A bungalow at 1605 South Olive Avenue, constructed in 1919, fell into disrepair. Its owner, Palm Beach Atlantic University (PBA), obtained a permit from the city to demolish the dwelling and did so on January 21, 2008. An attorney for PBA claimed that full-scale preservation work would cost approximately $500,000. However, the West Palm Beach Historic Preservation Board accused PBA of making only superficial repairs on the structure while it was still standing and essentially neglected the home to justify its demolition. The board requested that a special magistrate investigate the demolition of the home, as PBA may have violated the "demolition by neglect" clause of West Palm Beach's preservation law, which includes a maximum fine of $15,000. In lieu of paying the fine, PBA agreed during negotiations with special magistrate Gary Brandenburg to spend the same amount to repaint the seven other historic residences in the district owned by the university. Residents of the Mango Promenade Historic District have also, at times, objected to the expansion of the Norton Museum of Art at least back to 2001, with the museum acquiring all homes on the north side of Cranesnest Way from 1992 until then.

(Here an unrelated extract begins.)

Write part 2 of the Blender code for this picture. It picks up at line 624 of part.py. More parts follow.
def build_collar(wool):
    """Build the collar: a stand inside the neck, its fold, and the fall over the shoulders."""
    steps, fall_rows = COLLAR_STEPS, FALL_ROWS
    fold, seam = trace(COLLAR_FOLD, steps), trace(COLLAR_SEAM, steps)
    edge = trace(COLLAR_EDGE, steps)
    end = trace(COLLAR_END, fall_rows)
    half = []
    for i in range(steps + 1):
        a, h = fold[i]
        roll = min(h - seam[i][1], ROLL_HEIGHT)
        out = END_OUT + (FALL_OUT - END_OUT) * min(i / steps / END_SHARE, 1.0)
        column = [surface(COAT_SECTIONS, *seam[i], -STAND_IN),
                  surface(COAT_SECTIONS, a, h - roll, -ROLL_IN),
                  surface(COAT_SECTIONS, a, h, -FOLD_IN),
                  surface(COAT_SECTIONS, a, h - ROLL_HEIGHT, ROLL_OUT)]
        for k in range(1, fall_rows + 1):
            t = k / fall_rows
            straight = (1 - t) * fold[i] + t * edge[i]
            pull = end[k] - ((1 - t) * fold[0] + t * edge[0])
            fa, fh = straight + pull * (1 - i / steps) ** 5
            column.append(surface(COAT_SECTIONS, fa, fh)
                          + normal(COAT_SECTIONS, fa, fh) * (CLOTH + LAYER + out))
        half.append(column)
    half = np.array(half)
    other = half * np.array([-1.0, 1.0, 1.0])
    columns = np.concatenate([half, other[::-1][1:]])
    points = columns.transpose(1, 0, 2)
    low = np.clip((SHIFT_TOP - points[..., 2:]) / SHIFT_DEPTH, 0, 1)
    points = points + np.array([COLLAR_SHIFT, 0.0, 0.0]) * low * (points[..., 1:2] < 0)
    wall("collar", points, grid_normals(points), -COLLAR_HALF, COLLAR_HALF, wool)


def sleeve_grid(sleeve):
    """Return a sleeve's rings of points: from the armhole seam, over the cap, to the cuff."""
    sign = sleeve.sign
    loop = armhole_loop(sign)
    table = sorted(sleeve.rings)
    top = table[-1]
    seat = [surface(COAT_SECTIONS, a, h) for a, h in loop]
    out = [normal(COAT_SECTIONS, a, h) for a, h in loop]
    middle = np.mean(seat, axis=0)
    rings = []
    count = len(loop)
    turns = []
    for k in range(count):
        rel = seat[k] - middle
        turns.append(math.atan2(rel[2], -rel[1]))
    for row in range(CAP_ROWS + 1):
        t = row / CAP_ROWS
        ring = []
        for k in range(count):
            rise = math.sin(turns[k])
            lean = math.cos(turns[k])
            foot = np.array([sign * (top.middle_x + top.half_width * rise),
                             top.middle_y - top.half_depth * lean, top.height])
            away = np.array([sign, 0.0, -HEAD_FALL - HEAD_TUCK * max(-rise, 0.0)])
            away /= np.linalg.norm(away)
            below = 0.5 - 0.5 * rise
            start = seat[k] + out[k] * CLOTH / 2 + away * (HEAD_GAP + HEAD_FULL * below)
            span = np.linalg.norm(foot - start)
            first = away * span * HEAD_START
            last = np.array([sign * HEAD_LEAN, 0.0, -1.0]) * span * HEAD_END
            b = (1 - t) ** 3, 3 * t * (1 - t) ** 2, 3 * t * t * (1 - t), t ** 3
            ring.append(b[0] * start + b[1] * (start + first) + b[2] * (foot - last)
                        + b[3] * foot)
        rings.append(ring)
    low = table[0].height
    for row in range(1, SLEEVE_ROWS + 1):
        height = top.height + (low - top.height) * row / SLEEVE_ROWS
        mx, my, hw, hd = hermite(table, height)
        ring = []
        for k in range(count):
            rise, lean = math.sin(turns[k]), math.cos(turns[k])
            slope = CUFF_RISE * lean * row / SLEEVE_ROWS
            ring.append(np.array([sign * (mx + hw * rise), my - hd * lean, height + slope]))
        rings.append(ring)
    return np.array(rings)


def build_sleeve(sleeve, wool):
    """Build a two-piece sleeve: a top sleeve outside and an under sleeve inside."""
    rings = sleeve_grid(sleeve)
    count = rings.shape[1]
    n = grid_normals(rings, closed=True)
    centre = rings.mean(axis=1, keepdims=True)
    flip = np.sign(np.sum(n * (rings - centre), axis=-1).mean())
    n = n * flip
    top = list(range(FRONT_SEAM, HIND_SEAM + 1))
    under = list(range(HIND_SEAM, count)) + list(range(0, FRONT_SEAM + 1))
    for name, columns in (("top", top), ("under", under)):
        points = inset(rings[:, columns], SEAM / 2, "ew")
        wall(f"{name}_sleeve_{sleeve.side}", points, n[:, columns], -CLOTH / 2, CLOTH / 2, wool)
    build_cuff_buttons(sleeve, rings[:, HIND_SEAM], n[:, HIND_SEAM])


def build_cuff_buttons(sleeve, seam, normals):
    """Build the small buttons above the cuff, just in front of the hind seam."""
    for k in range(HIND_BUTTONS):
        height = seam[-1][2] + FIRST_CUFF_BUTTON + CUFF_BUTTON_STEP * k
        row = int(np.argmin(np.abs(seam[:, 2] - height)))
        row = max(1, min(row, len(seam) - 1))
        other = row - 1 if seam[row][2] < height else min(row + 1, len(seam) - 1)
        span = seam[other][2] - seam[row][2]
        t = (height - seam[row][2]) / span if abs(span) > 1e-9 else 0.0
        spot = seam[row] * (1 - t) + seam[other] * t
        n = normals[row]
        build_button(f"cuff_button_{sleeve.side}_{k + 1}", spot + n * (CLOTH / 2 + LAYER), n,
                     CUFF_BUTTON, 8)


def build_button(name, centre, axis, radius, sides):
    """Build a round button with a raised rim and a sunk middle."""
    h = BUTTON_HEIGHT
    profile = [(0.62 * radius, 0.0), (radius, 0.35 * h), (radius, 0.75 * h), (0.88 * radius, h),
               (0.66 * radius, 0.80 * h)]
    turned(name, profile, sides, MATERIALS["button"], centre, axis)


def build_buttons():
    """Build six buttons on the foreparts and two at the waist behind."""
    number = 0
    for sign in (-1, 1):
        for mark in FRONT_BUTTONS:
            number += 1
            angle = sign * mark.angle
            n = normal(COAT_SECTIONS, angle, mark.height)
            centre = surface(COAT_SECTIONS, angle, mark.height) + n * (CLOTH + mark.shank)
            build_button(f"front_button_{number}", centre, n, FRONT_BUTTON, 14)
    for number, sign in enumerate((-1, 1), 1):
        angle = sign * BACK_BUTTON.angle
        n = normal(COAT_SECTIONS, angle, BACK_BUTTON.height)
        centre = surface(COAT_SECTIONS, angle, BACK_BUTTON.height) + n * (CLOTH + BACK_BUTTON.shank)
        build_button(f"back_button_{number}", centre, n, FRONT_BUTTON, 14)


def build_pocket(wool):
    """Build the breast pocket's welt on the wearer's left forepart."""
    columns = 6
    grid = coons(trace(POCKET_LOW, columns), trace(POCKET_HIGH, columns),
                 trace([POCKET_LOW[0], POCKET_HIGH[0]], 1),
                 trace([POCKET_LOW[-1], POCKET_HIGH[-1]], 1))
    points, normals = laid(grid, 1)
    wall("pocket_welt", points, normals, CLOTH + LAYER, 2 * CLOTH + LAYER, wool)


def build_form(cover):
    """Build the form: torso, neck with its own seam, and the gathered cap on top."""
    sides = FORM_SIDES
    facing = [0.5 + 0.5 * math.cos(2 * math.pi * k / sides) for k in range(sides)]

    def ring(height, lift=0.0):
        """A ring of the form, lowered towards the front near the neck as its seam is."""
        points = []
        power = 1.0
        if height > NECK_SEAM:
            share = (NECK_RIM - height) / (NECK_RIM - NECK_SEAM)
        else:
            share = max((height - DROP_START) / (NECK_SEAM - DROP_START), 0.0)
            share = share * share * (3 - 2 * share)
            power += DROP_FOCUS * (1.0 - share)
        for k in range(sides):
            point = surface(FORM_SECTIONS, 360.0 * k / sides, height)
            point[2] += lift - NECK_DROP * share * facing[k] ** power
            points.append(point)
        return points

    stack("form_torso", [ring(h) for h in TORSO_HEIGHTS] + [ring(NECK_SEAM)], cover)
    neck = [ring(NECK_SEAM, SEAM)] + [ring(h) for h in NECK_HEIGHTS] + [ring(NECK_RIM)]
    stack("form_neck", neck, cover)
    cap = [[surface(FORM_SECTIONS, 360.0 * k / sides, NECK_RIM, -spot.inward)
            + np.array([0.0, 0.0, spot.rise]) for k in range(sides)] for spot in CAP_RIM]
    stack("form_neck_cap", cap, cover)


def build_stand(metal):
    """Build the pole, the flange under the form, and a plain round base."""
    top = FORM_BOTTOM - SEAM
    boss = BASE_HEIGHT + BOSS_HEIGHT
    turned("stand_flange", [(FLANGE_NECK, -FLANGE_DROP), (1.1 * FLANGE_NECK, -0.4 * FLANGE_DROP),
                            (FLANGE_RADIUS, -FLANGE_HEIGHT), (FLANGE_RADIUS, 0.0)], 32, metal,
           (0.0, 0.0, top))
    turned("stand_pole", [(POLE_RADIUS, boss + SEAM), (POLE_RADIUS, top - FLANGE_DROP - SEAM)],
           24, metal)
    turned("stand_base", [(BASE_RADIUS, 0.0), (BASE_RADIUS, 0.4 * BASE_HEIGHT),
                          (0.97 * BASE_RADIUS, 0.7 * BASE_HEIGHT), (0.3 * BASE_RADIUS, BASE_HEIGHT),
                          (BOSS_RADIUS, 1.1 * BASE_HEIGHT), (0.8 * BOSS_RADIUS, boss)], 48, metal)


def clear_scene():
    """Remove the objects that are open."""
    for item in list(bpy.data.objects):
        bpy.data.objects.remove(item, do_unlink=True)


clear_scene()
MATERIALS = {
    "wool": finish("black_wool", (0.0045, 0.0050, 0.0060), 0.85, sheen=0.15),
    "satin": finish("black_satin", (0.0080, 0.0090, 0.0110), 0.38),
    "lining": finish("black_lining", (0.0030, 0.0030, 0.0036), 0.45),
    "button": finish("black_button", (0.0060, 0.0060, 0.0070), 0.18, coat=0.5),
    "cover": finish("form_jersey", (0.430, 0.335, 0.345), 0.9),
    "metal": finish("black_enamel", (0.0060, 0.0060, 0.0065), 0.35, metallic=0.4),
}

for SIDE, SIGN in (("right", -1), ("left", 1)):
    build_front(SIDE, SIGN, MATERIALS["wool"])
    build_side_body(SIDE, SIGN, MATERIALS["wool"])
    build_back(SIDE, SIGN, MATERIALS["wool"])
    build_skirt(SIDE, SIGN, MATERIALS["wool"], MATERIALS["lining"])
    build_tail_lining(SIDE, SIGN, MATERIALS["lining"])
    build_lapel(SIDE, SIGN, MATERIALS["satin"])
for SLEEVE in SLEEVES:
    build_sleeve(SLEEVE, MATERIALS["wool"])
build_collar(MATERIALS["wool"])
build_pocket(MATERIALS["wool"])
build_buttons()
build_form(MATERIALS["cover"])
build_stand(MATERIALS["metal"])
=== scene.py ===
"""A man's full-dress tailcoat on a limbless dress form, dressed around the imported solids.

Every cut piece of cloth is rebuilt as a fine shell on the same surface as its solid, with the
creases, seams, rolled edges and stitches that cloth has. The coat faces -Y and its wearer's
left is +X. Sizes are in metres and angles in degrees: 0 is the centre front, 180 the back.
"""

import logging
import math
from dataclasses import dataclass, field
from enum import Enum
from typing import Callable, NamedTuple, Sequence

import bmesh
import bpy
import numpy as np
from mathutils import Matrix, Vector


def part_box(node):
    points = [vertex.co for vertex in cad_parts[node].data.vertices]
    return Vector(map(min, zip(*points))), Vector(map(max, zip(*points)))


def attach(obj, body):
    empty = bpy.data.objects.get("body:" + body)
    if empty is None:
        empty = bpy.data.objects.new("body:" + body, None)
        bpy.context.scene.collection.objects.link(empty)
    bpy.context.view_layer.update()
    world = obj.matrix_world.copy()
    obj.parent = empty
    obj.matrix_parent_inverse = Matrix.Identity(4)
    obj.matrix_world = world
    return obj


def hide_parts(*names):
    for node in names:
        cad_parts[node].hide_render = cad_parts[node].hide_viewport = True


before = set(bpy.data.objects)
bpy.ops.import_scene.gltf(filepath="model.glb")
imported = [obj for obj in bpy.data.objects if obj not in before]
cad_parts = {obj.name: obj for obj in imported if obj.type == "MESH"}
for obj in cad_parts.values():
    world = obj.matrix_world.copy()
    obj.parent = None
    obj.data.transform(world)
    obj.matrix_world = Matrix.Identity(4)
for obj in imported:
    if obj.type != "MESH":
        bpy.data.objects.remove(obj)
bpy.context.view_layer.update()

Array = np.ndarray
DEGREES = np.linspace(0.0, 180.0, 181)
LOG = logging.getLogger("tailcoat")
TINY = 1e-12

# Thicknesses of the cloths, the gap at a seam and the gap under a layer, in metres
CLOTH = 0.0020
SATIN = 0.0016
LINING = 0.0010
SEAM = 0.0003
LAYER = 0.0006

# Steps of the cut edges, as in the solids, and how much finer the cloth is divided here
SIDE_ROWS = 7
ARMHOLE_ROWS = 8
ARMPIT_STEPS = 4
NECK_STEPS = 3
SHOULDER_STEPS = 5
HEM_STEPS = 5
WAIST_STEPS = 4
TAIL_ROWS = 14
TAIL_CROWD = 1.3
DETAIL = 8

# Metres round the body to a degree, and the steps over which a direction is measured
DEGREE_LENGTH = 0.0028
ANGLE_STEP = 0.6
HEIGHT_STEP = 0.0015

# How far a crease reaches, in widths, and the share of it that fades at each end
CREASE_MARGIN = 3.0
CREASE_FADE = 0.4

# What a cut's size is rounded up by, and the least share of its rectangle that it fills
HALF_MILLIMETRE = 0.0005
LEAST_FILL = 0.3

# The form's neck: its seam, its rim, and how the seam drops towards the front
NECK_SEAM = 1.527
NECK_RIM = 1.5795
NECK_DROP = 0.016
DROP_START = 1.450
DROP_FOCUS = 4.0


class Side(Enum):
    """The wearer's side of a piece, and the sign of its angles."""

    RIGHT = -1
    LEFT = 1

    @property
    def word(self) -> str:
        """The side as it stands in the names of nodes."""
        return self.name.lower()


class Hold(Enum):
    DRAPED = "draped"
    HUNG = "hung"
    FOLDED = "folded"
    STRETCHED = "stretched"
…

==Flamingo Business District and Flamingo Park==
The Mango Promenade Historic District also includes a section of the Flamingo Business District and one contributing site, Flamingo Park, both adjacent to South Dixie Highway. Royal Palm Realty Company president W. Harold Wilson platted a subdivision called Flamingo Park on May 11, 1921. Much of this subdivision became the Flamingo Park Historic Residential District, but the eastern edge is now part of the Mango Promenade Historic District. In 1951, the business district was defined as stretching from Okeechobee Boulevard to Belvedere Road. Workplaces of the Flamingo Business District listed within the Mango Promenade Historic District are located between the 1600 and 1900 blocks of South Dixie Highway. Of the nine contributing commercial structures, seven are of masonry vernacular and the other two are of Mediterranean revival styles of architecture, with all constructed from around 1920 until 1940.

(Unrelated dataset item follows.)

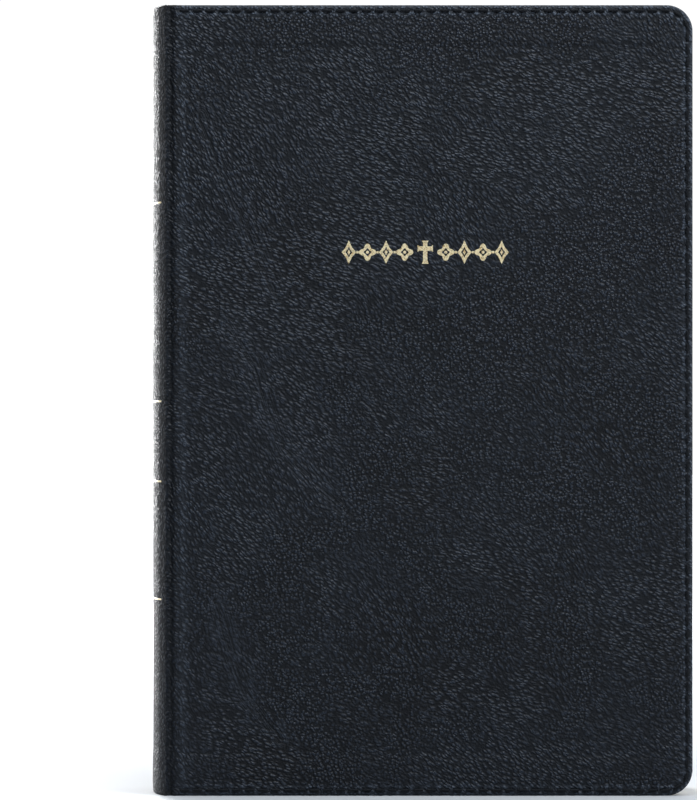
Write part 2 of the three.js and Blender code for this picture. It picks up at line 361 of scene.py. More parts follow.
def creaseLines(shade):
    # long fine folds running beside each crease
    across = shade.number("creaseAcross")
    along = shade.number("creaseAlong")
    near = shade.number("creaseNear")
    sheet = shade.spot(across * 1.9, along * 0.14)
    folds = shade.fit(shade.noise(sheet, 1.0, 2.0), 0.36, 0.62)
    main = 1 - shade.fit(abs(across), 0.0, 1.0)
    return folds, near, main * near


def leatherMaterial():
    look = leatherLook
    shade = Shade("navyLeather")
    place = shade.place("restPlace")
    pebble = leatherGrain(shade, place)
    folds, near, main = creaseLines(shade)
    height = pebble + (folds * 0.85 + pebble * 0.4 - pebble) * near * 0.3
    height = height - main * 0.2
    uneven = shade.noise(place, 0.9, 2.0)
    height = height + (uneven - 0.5) * 0.6
    pores = shade.noise(place, 5.5, 2.0)
    tone = shade.noise(place, 0.03, 2.0)
    grain = shade.fit(height, 0.15, 0.95)
    # painted shade: the pebble valleys are painted darker than the tops
    base = shade.colours(grain, look["valleyShade"], look["top"])
    base = shade.colours(shade.fit(tone, 0.3, 0.7, 0.0, 0.12), base, look["worn"])
    # painted highlight: the crests of the fine folds beside the creases are painted lighter
    base = shade.colours(shade.fit(folds, 0.7, 1.0) * near * 0.1, base, look["wearAndHighlightTint"])
    # painted shade: the needle holes at the two ends of a stitch are painted dark, and so is the shaded
    # channel they lie in
    along = shade.number("alongStitch")
    inFrom = abs(shade.number("stitchOffset"))
    paintedHoleShade = shade.between(along, 0.3, 0.38, 0.42, 0.48) * (1 - shade.fit(inFrom, 0.2, 0.6))
    # edge wear and painted highlight: the rim is worn lighter, while the lip inside the stitches and the gaps
    # between them are painted lighter
    edgeWearAndHighlightMask = shade.number("edgeWearAndHighlight") * shade.fit(grain, 0.1, 0.9, 0.3, 1.0)
    base = shade.colours(edgeWearAndHighlightMask, base, look["wearAndHighlightTint"])
    base = shade.colours(shade.number("seamShade"), base, look["valleyShade"])
    base = shade.colours(paintedHoleShade * 0.7, base, look["valleyShade"])
    rough = shade.fit(grain, 0.0, 1.0, look["roughness"] + 0.2, look["roughness"] - 0.06)
    rough = rough + (pores - 0.5) * 0.1
    first = shade.bump(height, look["grainDepth"], 1.0)
    second = shade.bump(pores, look["poreDepth"], 0.5, first)
    return shade.finish(Base_Color=base, Roughness=rough, Normal=second, Specular_IOR_Level=look["shine"])


def threadMaterial(name, colour, dark, shine=0.3):
    shade = Shade(name)
    place = shade.place()
    twist = shade.wave(shade.turned(place, (0.4, 0.6, 0.5)), 2.6, 0.6)
    fuzz = shade.noise(place, 9.0, 2.0)
    base = shade.colours(shade.fit(twist * 0.7 + fuzz * 0.4, 0.2, 0.9), dark, colour)
    return shade.finish(Base_Color=base, Roughness=shade.fit(fuzz, 0.2, 0.8, 0.55, 0.8),
                        Normal=shade.bump(twist, 0.08, 0.8), Specular_IOR_Level=shine)


def foilMaterial():
    shade = Shade("goldFoil")
    place = shade.place()
    crinkle = shade.noise(place, 1.1, 4.0, 0.6)
    dents = shade.cells(place, 1.4, "SMOOTH_F1")
    worn = shade.fit(shade.noise(place, 3.2, 3.0), 0.32, 0.5)
    base = shade.colours(worn, tint(196, 156, 84), tint(255, 240, 198))
    rough = shade.fit(crinkle, 0.3, 0.7, 0.22, 0.42)
    bump = shade.bump(crinkle * 0.7 + dents * 0.5, 0.16, 0.8)
    return shade.finish(Base_Color=base, Roughness=rough, Metallic=0.35, Normal=bump)


printShape = {
    "line": 2.7,             # from one row of print to the next
    "ink": tint(120, 114, 104),
    "columns": [(-63.0, 0.5), (6.5, 68.0)],
    "tail": 20.0,
    "head": 214.0,
}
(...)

Chris and Melanie Hill, owners of Kofski Antiques in Palm Beach, spent approximately $300,000 between 2003 and early 2004 to restore the Dove Building, a masonry vernacular structure built in 1925 at 1910 South Dixie Highway. However, in February 2004, the building shifted, severing a waterpipe and causing a 1 ft crack to form in the façade. Due to significant damage, city constructed workers suggested that the building may have to be demolished, which occurred on March 20.

In 1884, George L. Marsteller purchased an 80 acre parcel of land for $100, part of which covers the site now occupied by the municipal Flamingo Park. From 1902 to 1921, the site served as Lakeside Cemetery, a burial place for African Americans, and has been a municipal park since 1921. The Lakeside Cemetery Association purchased land for a cemetery for $300 in 1902. The city unsuccessfully attempted to seize the land in 1913 to sell it to Henry Flagler for $1,200. Records indicated that approximately 100 people were buried in the cemetery between 1902 and 1913, with no evidence of the relocation of these bodies after the cemetery closed in 1921.